Shocking School Bus Costs

Contributed by Michelle Stirling, Communications Manager, Friends of Science Society © Mar 2020

In the March 19, 2020 CBC “What on Earth” newsletter [scroll down], it was breathlessly reported that:

After a parents group called For Our Kids advocated for more environmentally responsible transit, British Columbia’s Education Ministry announced it is planning to spend $13 million to buy up to 15 electric school buses for 2020-2021.

In a statement released March 9, Education Minister Rob Fleming said that “tackling climate change is critically important for all of us, and our school system can play a part in helping cut carbon pollution.”

Matt Price, co-ordinator of For Our Kids, believes “during the climate crisis, no new diesel buses should be bought at all.”

The article claimed that electric buses were much cheaper to maintain, did not need to buy gas, and thus would have lots of savings, despite being double or four times the cost and requiring a rather expensive charging installation.

I ran the numbers by Robert Lyman to see what he had to say about the economics of the planet-saving plan.

If you pay $13,000,000 for 15 buses, plus $100,000 for recharging stations, your total cost would be $13,100,000 or $873,333 per bus. If the diesel-powered buses can be purchased for $110,000 per bus, that means the additional cost of the electric bus would be $763,000. With a saving of $4,100 per year in fuel and maintenance costs, it would take 186 years to make payback, ignoring the interest costs.

If you instead pay $400,000 per electric bus plus $100,000 for the recharging system, your cost will average to $466,000 per bus. The additional cost of an electric bus over a diesel one would be $366,000, and it would require 89 years to achieve payback, again ignoring interest charges.

Finally, if you only had to pay $260,000 per electric bus plus the $100,000 for recharging systems, the average cost per bus would be $326,000. The difference between that and the cost of the diesel bus would be $216,000 and it would only take 52.6 years to achieve payback, ignoring interest costs.

No investor or bus company manager in his right mind would ever pay so much.

Image licensed from Shutterstock.

No matter how well-intentioned, the real emissions reductions of the world are not found in school buses or in small individual acts, but must be addressed in the massive emissions of industry, primarily in the developing world. Read about it in “Futile Folly: Canada’s Climate Policy Goals in the Global Context.”


  1. Andrew Roman

    If Robert can estimate what by percent global or Canadian CO2 emissions would be reduced by this bus purchase that might be amusing. A decimal point followed by how many zeros before we get to a number other than zero?

  2. Rob Wilson

    Imagining a number that small is like imagining how big infinity is.

  3. Colin

    Is electricity free in BC?

    • fosadmin

      Far from it!

  4. Alan

    Electricity is not free but it is a lot less than diesel.
    Maintenance is much less on electric than internal combustion. And pollution is nil
    I believe the cost of installing charge stations is wildly inflated.
    The whole article is skewed by biases.

    • fosadmin

      The figures are from the original story. “According to a 2018 study by the Salt Spring Community Energy Group, switching the fleet of 12 school buses on B.C.’s Salt Spring Island to electric, for example, would save the district about $50,000 annually in fuel and maintenance costs — or more than $4,100 per bus.

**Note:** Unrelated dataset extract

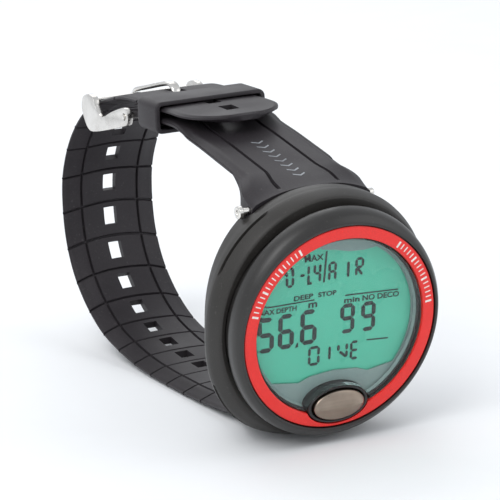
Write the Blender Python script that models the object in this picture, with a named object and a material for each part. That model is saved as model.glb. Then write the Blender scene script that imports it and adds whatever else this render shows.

      That said, a typical electric school bus currently costs more than double a diesel one. For example, Lion Electric sells traditional school buses for $110,000 and electric ones in the range of $260,000-$400,000. There are also installation costs for charging stations, which could run more than $100,000 for a dozen buses.”

      • Alan Jones

        Please don’t quote the “original story” as proof. It is an opinion.
        I read most of the Salt Spring Bus Report and this is what it says: Charger options available:

        “Level 2 chargers could be: Sun Country Highway SCH100 for 19.2kW of charging at 100A at a cost of $2,799Cdn.” A long way from $100 K.

        The other option was Charge Point brand, which was deemed completely unnecessary.